Shortly after the committee concluded its work, the House took emergency action to endorse the loan program by a 124-0 vote. The Senate passed the bill on a 37-1 vote in the afternoon.
“This loan program is very important to our cities,” Kelly said during a news briefing at the Statehouse. “It gives them the immediate relief they need to avoid dire financial decisions while we pursue other long-term solutions.”
Sen. Alicia Straub, a Republican from Ellinwood, cast the lone vote in opposition to the bill. She said her constituents were not to blame for volatility in the natural gas markets.

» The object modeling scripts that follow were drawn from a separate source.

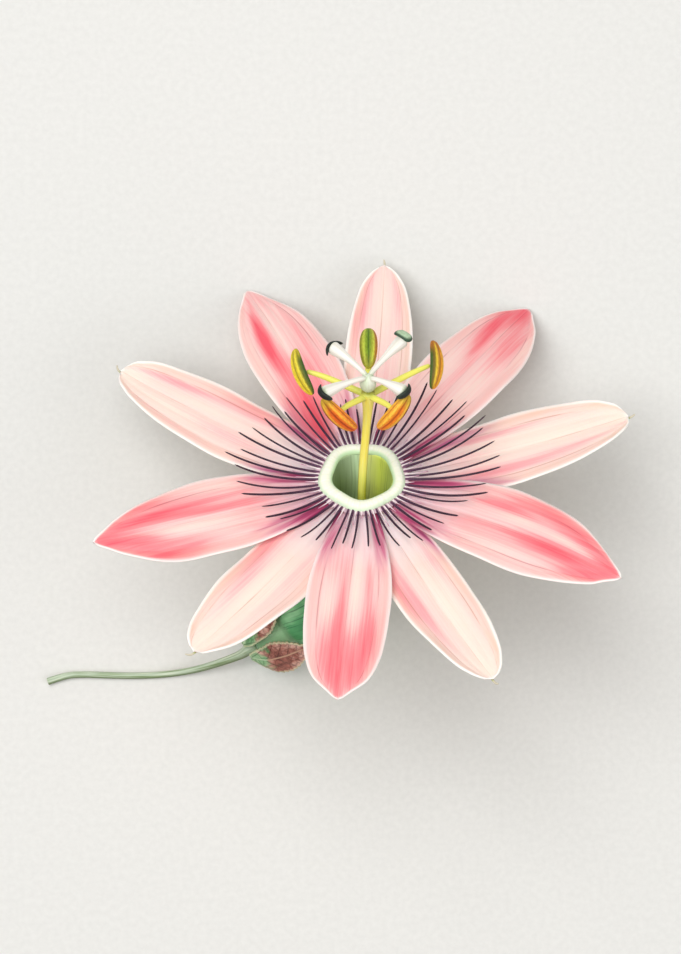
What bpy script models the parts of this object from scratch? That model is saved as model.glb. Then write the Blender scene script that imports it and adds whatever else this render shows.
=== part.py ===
# A passion flower of the banana kind, picked with its stalk and laid down on its calyx tube.
# The face of the bloom leans back, and its two upper side petals and the tube carry it.
import math

import bmesh
import bpy
from mathutils import Vector

# Driving dimensions, in millimetres and degrees.
MM = 0.001
LEAN = 38.0  # between the bloom's axis and straight up
MOUTH_HEIGHT = 36.0  # middle of the corona ring above the surface
SEPAL_THICK = 0.8
PETAL_THICK = 0.7
BRACT_THICK = 0.7
TUBE_LENGTH = 49.0
TUBE_BORE = 4.9  # radius
TUBE_TOP_DEPTH = 2.5  # the tube's rim lies this far under the face
RING_INNER = 5.85
RING_OUTER = 8.0
FILAMENTS = 60
FILAMENT_RADIUS = 0.34
COLUMN_RADIUS = 0.8
COLUMN_TOP = 26.6  # above the face
OVARY = (3.2, 3.2, 4.2)
COLUMN_SIDE = 1.1  # the column leans to one side by this much
TUBE_END = (-20.0, -31.3, 4.9)  # where the stalk joins
TUBE_END_DIRECTION = (-0.84, -0.50, 0.02)
STALK_RADIUS = 0.85
BOX_SHIFT = (3.99, -0.53)  # puts the middle of the flower's box over the origin

# name, direction in the face, reach to the tip, tip height, greatest width, side bend
SEPALS = (
    ("sepal_1", 85.2, 52.3, -0.7, 12.6, -0.6),
    ("sepal_2", 17.6, 52.4, -1.0, 15.4, -1.2),
    ("sepal_3", -63.2, 53.2, 1.5, 13.7, -0.4),
    ("sepal_4", -127.1, 51.2, 1.0, 14.6, 0.4),
    ("sepal_5", 148.8, 53.0, -2.0, 14.7, 1.5),
)
PETALS = (
    ("petal_1", 56.0, 56.9, -7.95, 15.4, -1.6),
    ("petal_2", -25.7, 53.2, 0.0, 17.6, 1.0),
    ("petal_3", -95.0, 52.8, 2.0, 15.8, 0.0),
    ("petal_4", -163.5, 52.0, 0.0, 17.4, 1.1),
    ("petal_5", 113.5, 54.5, -5.85, 14.7, 0.6),
)
# how far the corona's threads reach, every 45 degrees round the face
THREAD_REACH = (26.0, 24.0, 16.5, 21.5, 25.0, 20.0, 17.9, 20.0)
# middle of the anther in the face's own directions, its long axis and its face in the world
ANTHERS = (
    ("anther_1", (1.2, 10.6, 26.6), (0.0, 0.80, -0.60), (0.0, 0.60, 0.80)),
    ("anther_2", (-11.3, 4.4, 26.6), (0.36, -0.92, 0.15), (-0.75, -0.2, 0.6)),
    ("anther_3", (13.6, 6.3, 26.6), (-0.02, -0.98, 0.2), (0.8, 0.0, 0.6)),
    ("anther_4", (-4.3, -6.4, 27.2), (0.66, -0.62, -0.42), (-0.35, -0.3, 0.88)),
    ("anther_5", (5.9, -6.4, 27.9), (-0.60, -0.68, -0.42), (0.35, -0.3, 0.88)),
)
STYLE_ENDS = (
    ("style_1", (-4.9, 6.0, 31.5)),
    ("style_2", (7.0, 7.6, 31.5)),
    ("style_3", (-6.4, -4.7, 32.5)),
    ("style_4", (7.2, -4.4, 32.5)),
)

COLOURS = {
    "sepal": (0.86, 0.55, 0.47),
    "petal": (0.80, 0.26, 0.26),
    "tube": (0.35, 0.45, 0.22),
    "bract": (0.16, 0.25, 0.06),
    "stalk": (0.42, 0.47, 0.17),
    "ring": (0.72, 0.80, 0.58),
    "thread": (0.06, 0.01, 0.04),
    "column": (0.68, 0.55, 0.07),
    "anther": (0.62, 0.27, 0.02),
    "ovary": (0.60, 0.68, 0.38),
    "style": (0.82, 0.82, 0.76),
    "stigma": (0.12, 0.22, 0.10),
}

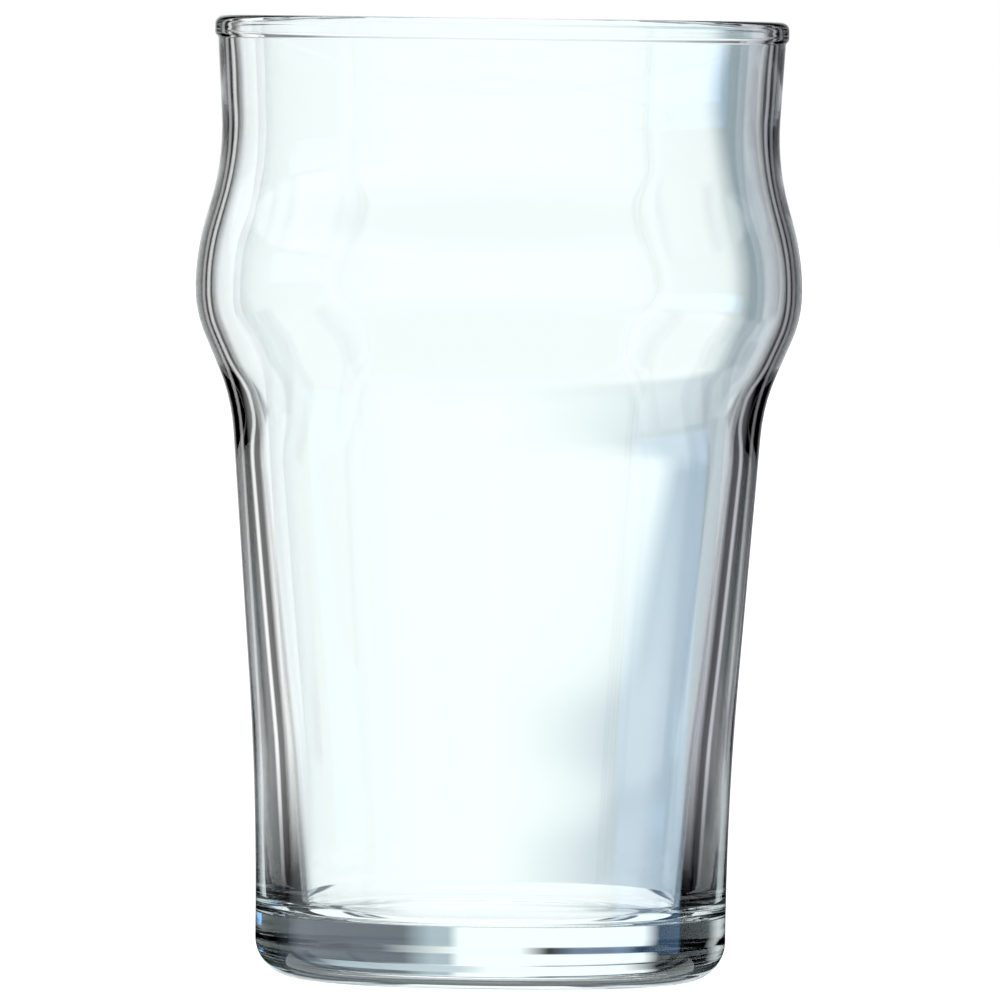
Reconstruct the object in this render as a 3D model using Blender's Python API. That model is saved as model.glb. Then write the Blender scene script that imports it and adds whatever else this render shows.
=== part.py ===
"""A nonic pint glass: a clear tumbler with a stacking bulge and a thick base.

The glass is one pressed and blown body, so it is one object. Its half profile is a closed
outline of corners with blend radii, turned about Z with a Screw modifier.

Units are metres. +Z is up. The origin is the centre of the face the glass rests on.
"""

import math

import bmesh
import bpy

MM = 0.001

# Driving dimensions
HEIGHT = 146.0 * MM
BASE_RADIUS = 35.75 * MM
BULGE_RADIUS = 46.1 * MM
RIM_RADIUS = 43.6 * MM
FLOOR_HEIGHT = 9.4 * MM           # glass under the drink, at the middle
RIM_THICKNESS = 2.85 * MM         # the rim is melted into a round bead
BEAD_STEP = 0.5 * MM              # the bead stands this proud of the wall below it
BULGE_WALL = 2.45 * MM
RING_INNER_RADIUS = 25.5 * MM     # inner edge of the ring that the glass rests on
PUSH_UP = 1.3 * MM                # the underside rises this far at the middle

# Heights along the outer wall
BASE_TAPER_HEIGHT = 26.7 * MM     # the straight base turns into the tapered body
BULGE_FOOT_HEIGHT = 87.9 * MM     # the taper turns out to the bulge
BULGE_LOW_HEIGHT = 101.0 * MM
BULGE_HIGH_HEIGHT = 110.1 * MM
NECK_HEIGHT = 124.2 * MM

# Resolution of the turned body
TURN_STEPS = 48
ARC_STEP = math.radians(14.0)
MERGE_DISTANCE = 1e-5

GLASS_COLOUR = (0.90, 0.95, 0.95, 1.0)
GLASS_ROUGHNESS = 0.02
GLASS_IOR = 1.52


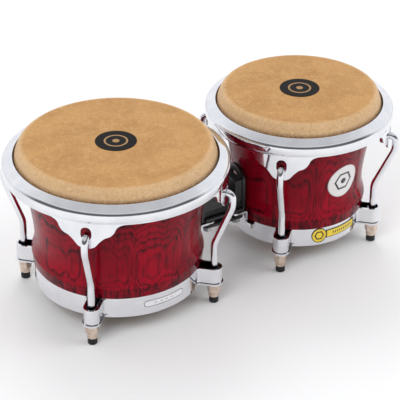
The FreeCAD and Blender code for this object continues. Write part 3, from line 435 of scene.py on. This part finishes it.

“By accepting these low-interest loans,” Straub said, “in some way, it’s like we are acknowledging that somehow the consumer was at fault for this. I don’t feel that the consumer is at fault. And I don’t feel that consumers should have to pay this in any way.”
Kimberly Gencur Svaty, a lobbyist appearing on behalf of Kansas Municipal Utilities, urged members of the House panel to consider urgent, desperate pleas of cities across the state facing financial ruin from natural gas bills.
“You see words like ‘crippling,’ ‘duress,’ ‘insolvency,’ ‘bankruptcy,’ ‘please do something,’ ‘we need help,’ ” Gencur Svaty said.
Recently published financial statements show producers of natural gas seized an opportunity to make money during an unprecedented week of severe cold last month, the lobbyist explained. As residents from Canada to the Gulf Coast needed more gas than ever to heat their homes, weather-driven problems with pipelines and frozen wells exacerbated chaos in the natural gas markets.
Prices soared, and now the bills are coming due for small towns in Kansas that operated their own utility.
“We have immediate financial crisis right now. Literally, right now,” Gencur Svaty said.